O osiągnięciu konsensusu poinformował agencję Interfaks Siergiej Szmatko minister energetyki Rosji. Koncerny zgodziły się nie podnosić cen na produkty naftowe przeznaczone do sprzedaży detalicznej, pomimo, że od stycznia płacą na nie wyższą akcyzę.
Podobnie jest z cenami prądu dla ludności i firm, które producenci nie będą podnosić. Porozumienie nie obejmuje tzw. niezależnych stacji benzynowych. Dlatego:
- Teraz będziemy się bacznie przyglądać jak niezależne sieci stacji benzynowych realizują to porozumienie - ostrzegł Szmatko.

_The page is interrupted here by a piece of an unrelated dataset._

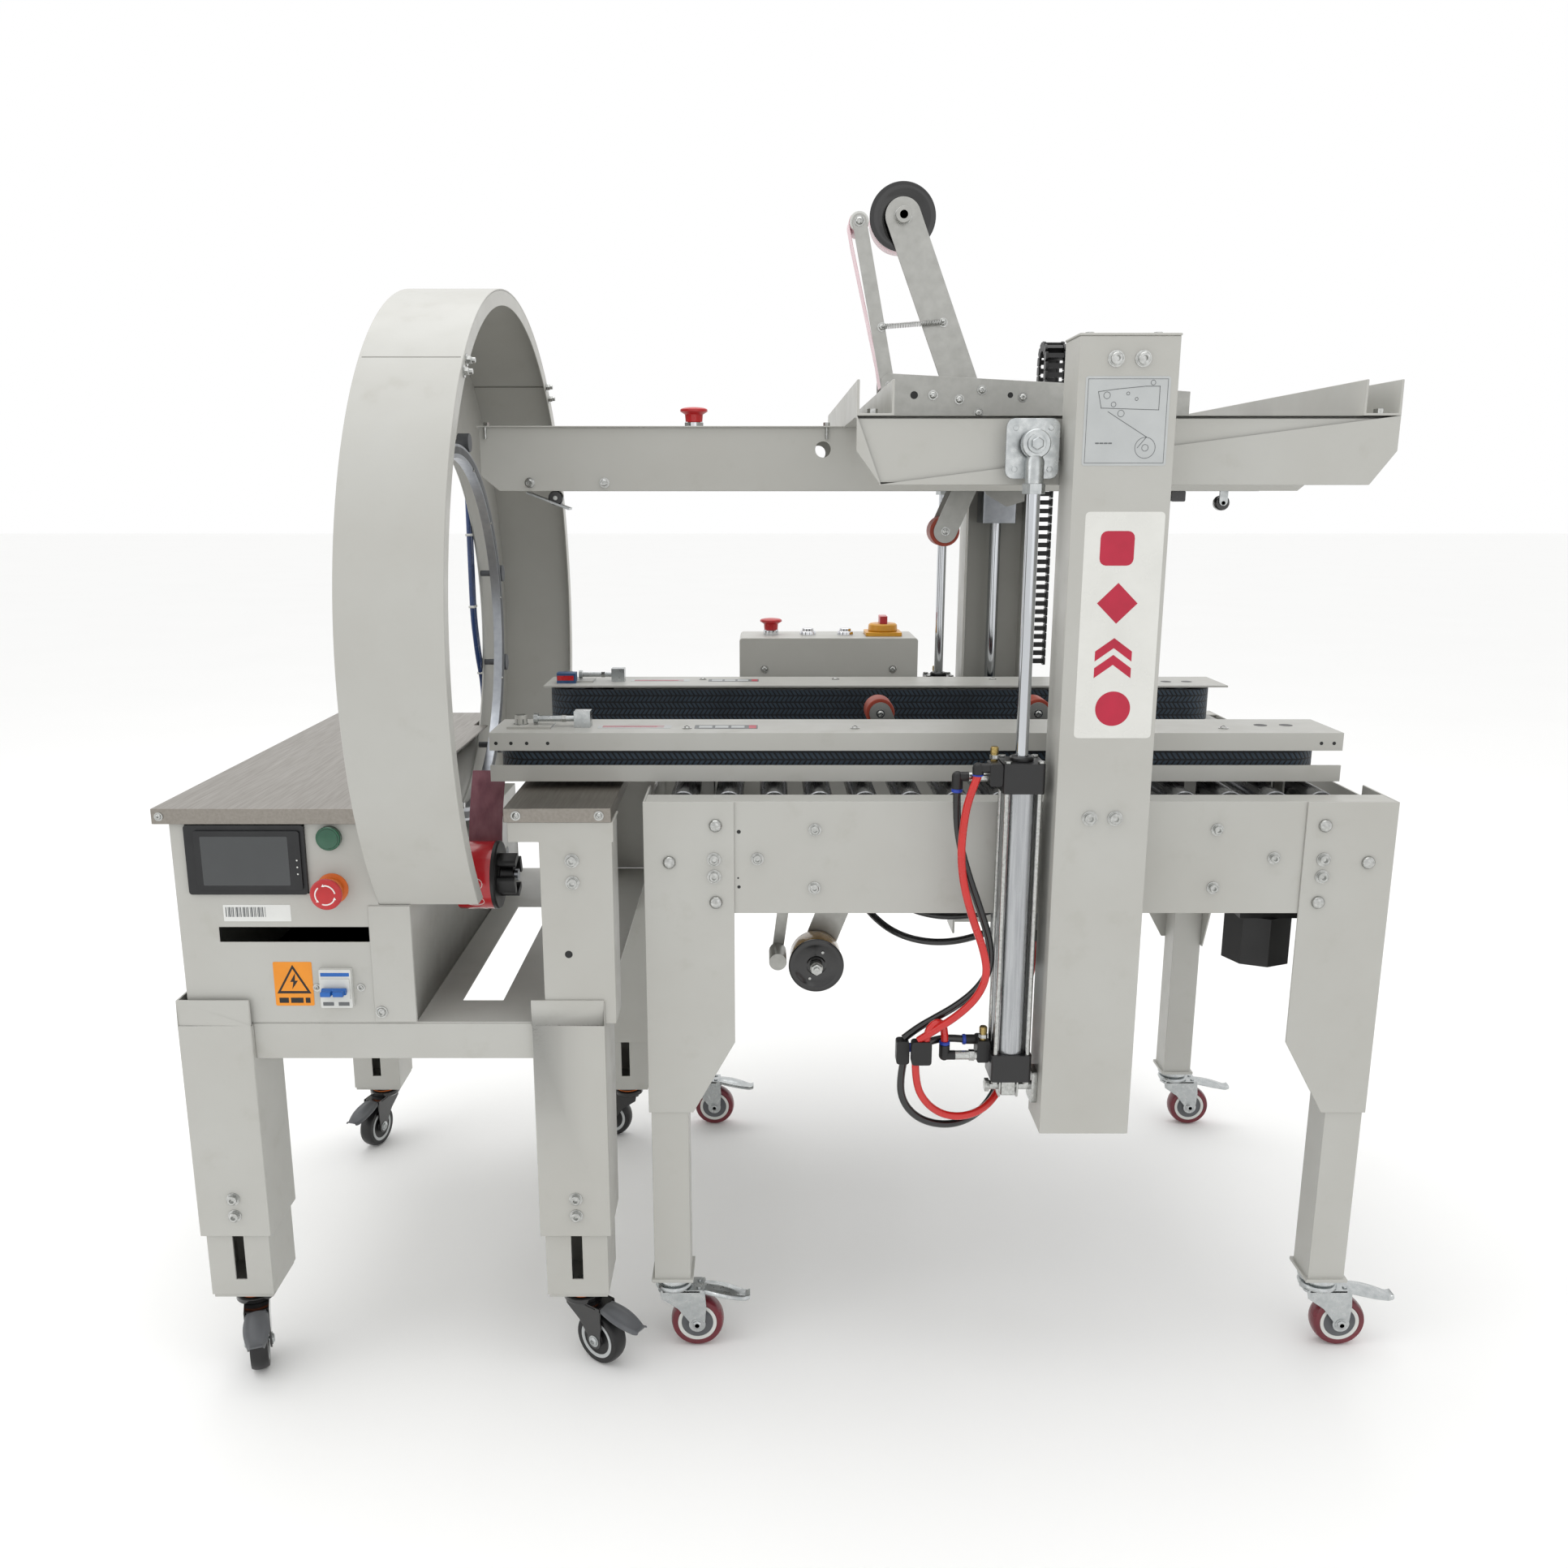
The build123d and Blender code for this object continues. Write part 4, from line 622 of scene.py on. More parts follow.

Z tymi sieciami w Rosji dotąd nie było problemów. Najbardziej zawyżali ceny na swoich stacjach najwięksi - TNK-BP, Rosnieft, Gazprom nieft i Łukoil. I to oni zostali ukarani przez służby antymonopolowe wysokimi karami za zmowę cenową i wykorzystywanie pozycji monopolistycznej na rynku wewnętrznym.
Ponad 60 mln dolarów (1,8 mld rubli) kary ma zapłacić TNK-BP. Rosnieft - 1,75 mld rubli (58 mln dol.) Gazprom nieft zapłacić musiał 980 mln rubli (31,1 mln dol.), Basznieft - 778 mln rubli a Łukoil - 609 mln rubli (19,3 mln dol.).